Monday, February 27, 2017

heidegger's naziism, locke's apology for slavery

The Magazine Litteraire had a nice dossier about Heidegger last month, heralding, I suppose, the translation of Heidegger’s Black Notebook into French. Those who keep up with those things will remember that the notebook is full of pro-Nazi, anti-semitic remarks, and continues in that vein even after WWII. Heidegger never learned anything.
Which of course leaves a problem for those who think Heidegger’s philosophy is important. Is it all, as Emmanuel Faye has maintained for decade, a coded philosophy of fascism? The argument here is pretty much one of critical integrity: it is disingenuous to leave out what we know about Heidegger’s naziism when explicating his texts. Faye, though, goes further, and relates Heidegger’s biggest text, Being and Time, to his naziism as a master explanation of what is going on. Bourdieu did the same thing. One takes a term like Sorge, care, and shows how it it is primarily a political, and not as Heidegger pretends, an existential signifier. In this way, by looking at Sorge in Nazi texts and in Being and Time, one pierces through to the true meaning of Heidegger’s text. 
This claim would be more convincing, however, if there were control texts – if we also went through Communist texts, or those in the journalistic world. Without doing this, we are pre-determining the orientation towards Naziism.
My own view is that the question of what to make of Heidegger’s Naziism throws into relief the larger question of how we do philosophical history. For my money, I’d say we do it badly. It is about great heads, marble busts lined up one after the other, all engaged only with each other. I think that philosophy, like any discourse, is less personal than that.  Reading Heidegger, Rosenzweig, Bloch and Benjamin, who were all writing in the 20s, gives one a sense that each writer is playing a variation of a code that was shared among a certain spectrum of German intellectuals who were trying to find an escape from the liberal paradigm that broke down in WWI. Looked at in this way, Heidegger represents the far right part of that spectrum, whereas people like Lukacs (whose Weber influenced essays, even before the war, could be read as though they were influenced by a much later book, Being and Time) represent its changing far left.  But Heidegger’s philosophy in almost all its major moments was easy to capture by leftists as well as rightists. It shows a misunderstanding, I think, of how philosophy operates – how the special terms and arguments are affordances that can be radically shifted in various systems without being negated – to pretend that Heidegger was writing merely for the cryptofascist crowd. He did, obviously, have the freedom to do so when he was loose in Hitler’s Germany, but he notoriously failed as the third Reich’s pet philosopher. The reason for that failure is that the Hitlerians suspected that vocabulary – they sensed something indelibly Weimarish in it. And they were right.
There’s a famous story – so I’ve been told – about Michael Dummett. He was completing a book about Frege’s mathematical philosophy when he read Frege’s own “black notebook”, his diaries, and found that he was a raving anti-semite. For a while, supposedly, he laid his work on Frege aside, not knowing if he should continue it. He finally did continue it.

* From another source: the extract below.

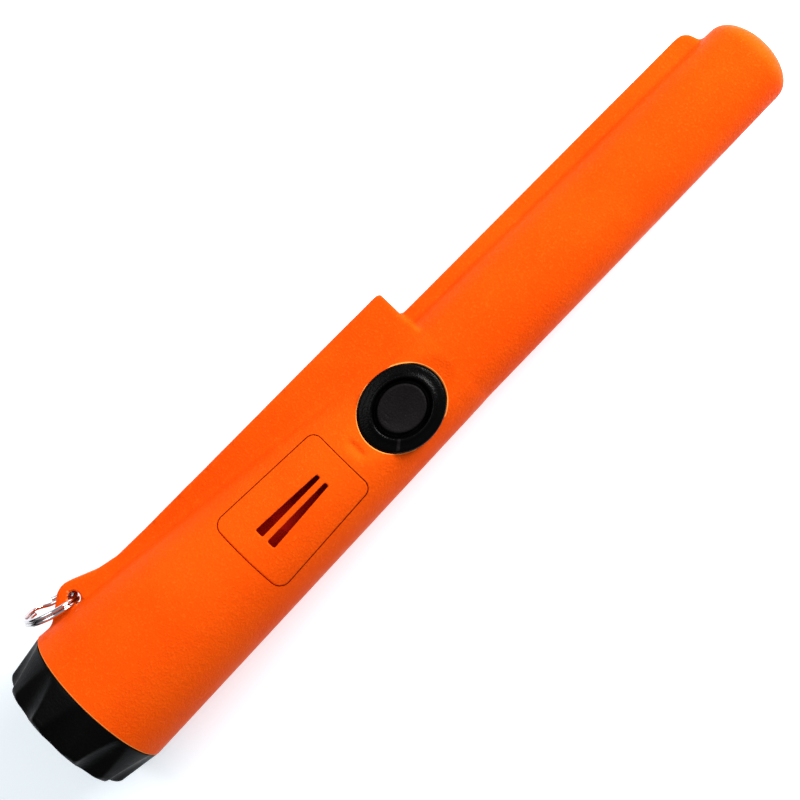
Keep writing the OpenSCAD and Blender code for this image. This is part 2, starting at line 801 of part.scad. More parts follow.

I like the attacks on Heidegger for his naziism. I would love to see some more attacking on Locke and Hume for their racism. In Locke’s case, this wasn’t just a matter of condoning slavery – Locke, as a member of the board of Trade and Plantations, which supervised Virginia, was instrumental in coming up with slave codes. This is mentioned in Intro classes to Philosophy about zero times, in my experience, whereas Heidegger’s Naziism is always mentioned when he is explained. I would love to see a philosophy magazine dedicate a dossier to Locke and slavery, but I am pretty sure that is not on anybody’s agenda.